In short, an uploaded human with access to its source code and an understanding of neurology and biochemistry, while probably falling short of superintelligence, would have a hell of an advantage over meatspace humans, even without hardware acceleration.
It’s not really a difference in kind so much as a radical difference in terms of efficiency.
If asked to improve a C program, do you think a C programmer would rather have a memory dump of the running program or the memory dump and the source code for the program? The source code is a huge help in understanding and improving the program, and this translates into an ability to make improvements at a rate that is orders of magnitude greater with the source code than without. There’s no reason to expect the case to be different for programs that are AGIs than for other kinds of programs, and no reason to expect it to be different for programmers that are AGIs than for human programmers. On the contrary, I think the advantage of having and understanding the source code increases as programs get larger and more complex, and is greater for programs that were artificially designed and are modular and highly compressed versus naturally evolved programs that have lots of redundancy and are non-modular.
Several posts in this thread seem to be confusing recursive self-improvement with merely iterative self-improvement.
If a human pianist practices to get better, and then practices some more to get even better, and then practices some more to get even better than that, then that is ISI: essentially linear growth.
RSI in humans would have to involve things like rationality training and “learning how to learn”: getting better at getting better.
ISI does not go foom. RSI can. (A human RSI foom would involve neurosurgery and transhumanism.)
Thanks for trying to clear that up but again, you’re not understanding the piano example. I’m not going to repeat it again as that would just be redundant, but if you read carefully in the example, you see that there is an empirical evidence of recursive self improvement. This isn’t a matter of confusion.

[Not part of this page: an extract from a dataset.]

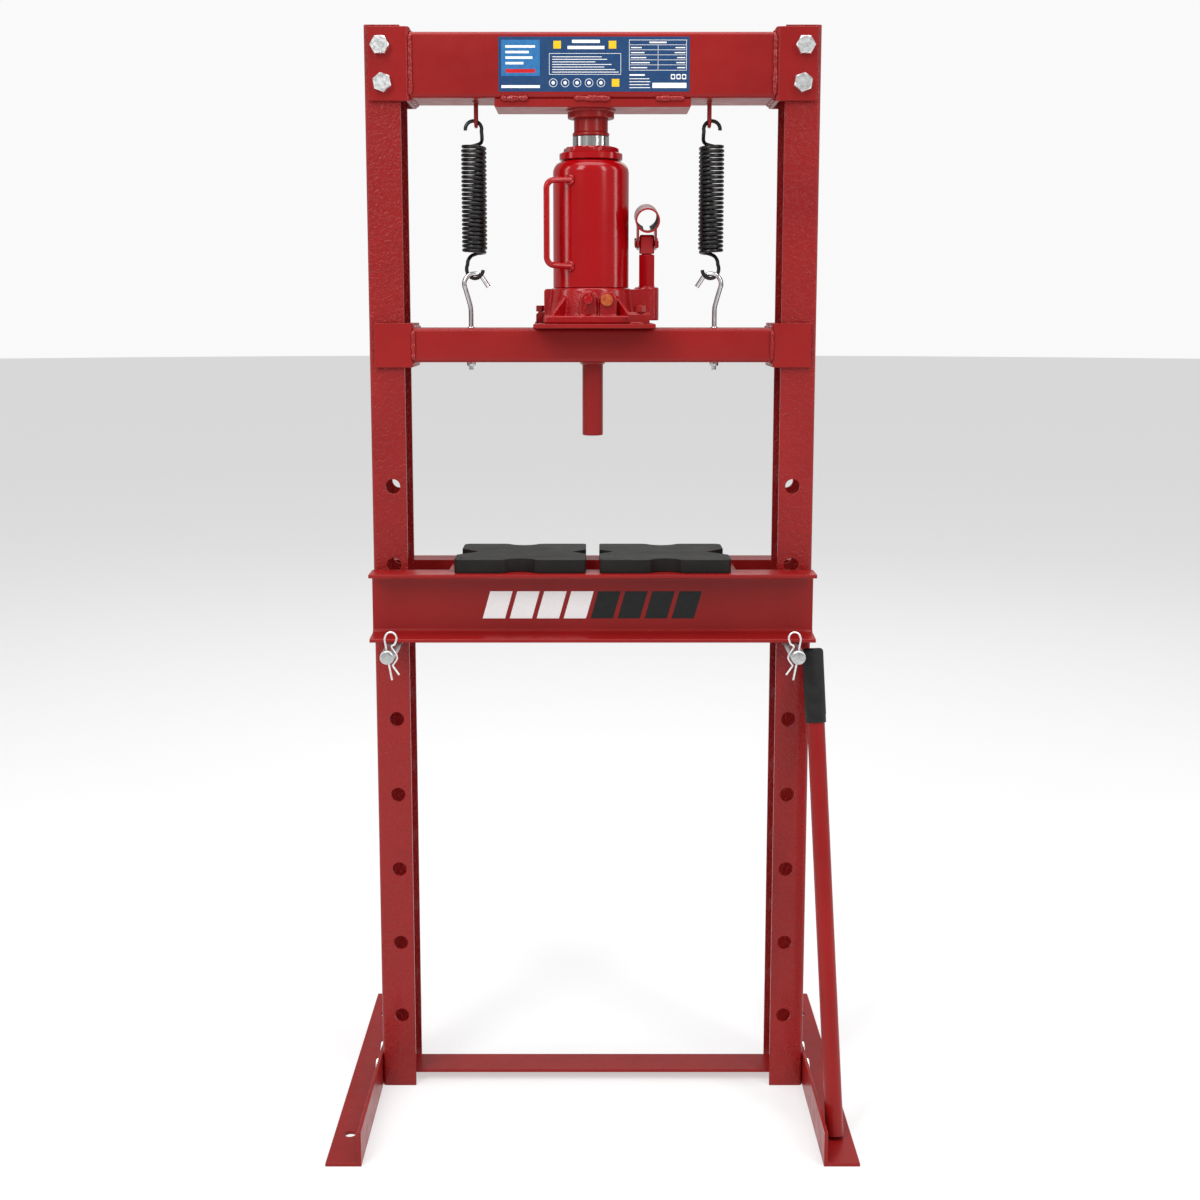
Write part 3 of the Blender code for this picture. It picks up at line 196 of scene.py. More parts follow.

The pianist may seem like they are just practicing to get better, practing some more to get even better, as you say. However, if you look at the final product (the highly experienced pianist) he isn’t just better at playing—he is also much better at learning to play better. This is RSI, even though his intentions (as you correctly say) may not be explicitly set up to achieve RSI.
I reread it (here, right?) and I don’t see anything about recursion.
Yes, a master pianist can learn a new piece faster than a novice can, but this is merely… let’s call it concentric self-improvement. The master is (0) good at playing piano, (1) good at learning to do 0, (2) good at learning to do 1, etc., for finitely many levels in a strict, non-tangled hierarchy.
This is fundamentally different-in-kind from being (0) good at playing piano, and (1) good at learning to do 0 and 1. ISI grows linearly, CSI grows polynomially (of potentially very large degree), and RSI grows superexponentially.